I know Chop Suey is not Chinese cuisine. Most of the blogs I’ve looked at call it Chinese American cuisine which I figure is a cute way of saying, “A bunch of American housewives thought this is what Chinese cooking was.” That was definitely my mother’s approach. I think she might have put water chestnuts in, which was a complete waste because my father, brother, and I ate around them. Otherwise, it was beef broth and beef (tough but cut into small chunks) with mushrooms and onions and celery over those crispy noodles whose name I have forgotten. But I really loved my mother’s Chop Suey. If you ignored the meat which was like little pillows of Nerf, the broth and veggies were salty and tasty and the crunchy noodles were divine.
I think Jo’s Chop Suey is where I picked up my undying love of celery cooked in salty broth. I put celery in everything; it’s 90% water so it’s non-fattening and it never fails to be unobtrusively delicious. My basic starter for an meal is celery, onion, and mushroom. Stir fry? Sure, celery, onion, and mushroom. Cashew chicken? Absolutely, celery, onion, and mushroom. Noodle soup? You bet, celery, onion, and . . . I made brownies the other day and had to restrain myself from reaching for vegetable crisper. (In my defense, I have other basic combos, like shallots, peppercorns, white wine, and heavy cream, which I could probably live on, but not for Chop Suey. I’m not insane.)
So I looked up Chop Suey on the net and here’s a fun fact: chop suey appears to be “whatever your mother threw in the pot.” Seriously, all these food blogs with “My mother’s Chop Suey” are all different. Plus some of them call for rice. I was appalled. Those little crunchy noodles are an essential part of the whole drippy Chop Suey experience. I love rice, I eat tons of rice, but not with Chop Suey. My god, what are they thinking?
On the other hand, I could see where my mother’s habit of tossing in a can of Campbell’s beef broth and hoping for the best was not going to cut it. Neither was dumping all the veggies into the broth and boiling the hell out of them with the meat. I have some standards. Plus Chop Suey is an excellent way to get vegetables into me, so in addition to the essential celery, mushroom, and onion, there should be garlic (there should always be garlic), and snow peas, and bok choy (my answer to water chestnuts which I still can’t stand) and possibly some cabbage and a carrot if I have some lying around. Which is when I realized I was basically making stir fry and then throwing in some beef broth and dumping it all on crispy noodles.

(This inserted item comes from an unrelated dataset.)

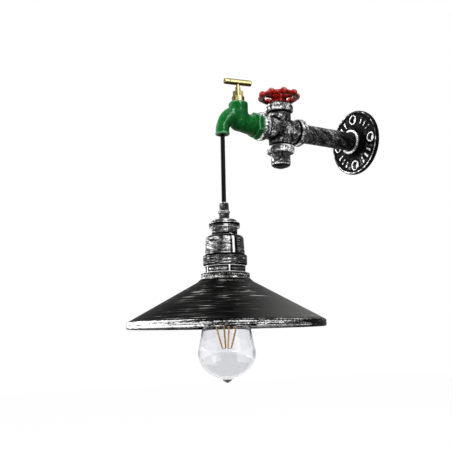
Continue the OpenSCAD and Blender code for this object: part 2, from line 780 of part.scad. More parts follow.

This is one of the big ah-ha moments from the months-long experiment I’ve been making with meal services: There are basically only about about a dozen recipes in the world (cooking, not baking) and everything is just a variation on those. Meat with pan sauce, stir fry, stew, oven roasted veg, you can change some of the ingredients, but it’s pretty much the same recipes over and over again. So my mother wasn’t that far off the path with her basic repertoire.
Which brings me back to her Chop Suey. The problem with messing with a remembered recipe is that then it doesn’t taste like you remembered it. OTOH, my mother’s Chop Suey was a mixed memory, so what I had to do was isolate the good stuff. What I really wanted was hot, salty beef broth with celery and mushrooms over crunchy noodles, but if that’s what I made, I wouldn’t like it, it would be too bland. It had to be hot, salty beef broth with celery and mushrooms and onion and garlic (everything is better with garlic) and maybe oyster sauce instead of the soy sauce I remember my mother pumping into the broth, and possibly some sesame oil. And marinate the beef and sear it until it’s still rare and then let it rest and finally cut into squares and put it in the finished stir fry so it stays rare. And add a little cornstarch so the beef broth gets some body to it, although I’ve heard potato starch is even better for thickening so I ordered some of that. But, I decided, no carrots. I like carrots but not in Mom’s Chop Suey 2019. Chop Suey should be pale green and brown, like our living room carpet was, not orange.
So what I ended up with was more Chop Memory than Chop Suey, but it was good. It made me think of watching black and white TV and the knotty pine cabinets in our old kitchen and that green carpet in the living room, none of which I really wanted to remember, but the broth was salty and the celery was delicious and I could go face down into those crunchy noodles which have no nutritional value whatsoever but who cares?
Tomorrow I’m making stroganoff, another comfort meal. My mother never made stroganoff–sour cream was for fancy people–but I made it all the time when Mollie was growing up.
I wonder if Mollie ever thinks, “I’d like some stroganoff, like my mother used to make, except, you know, good.”
Anybody have memories of your mom’s cooking you want to share? Good or bad, we don’t judge.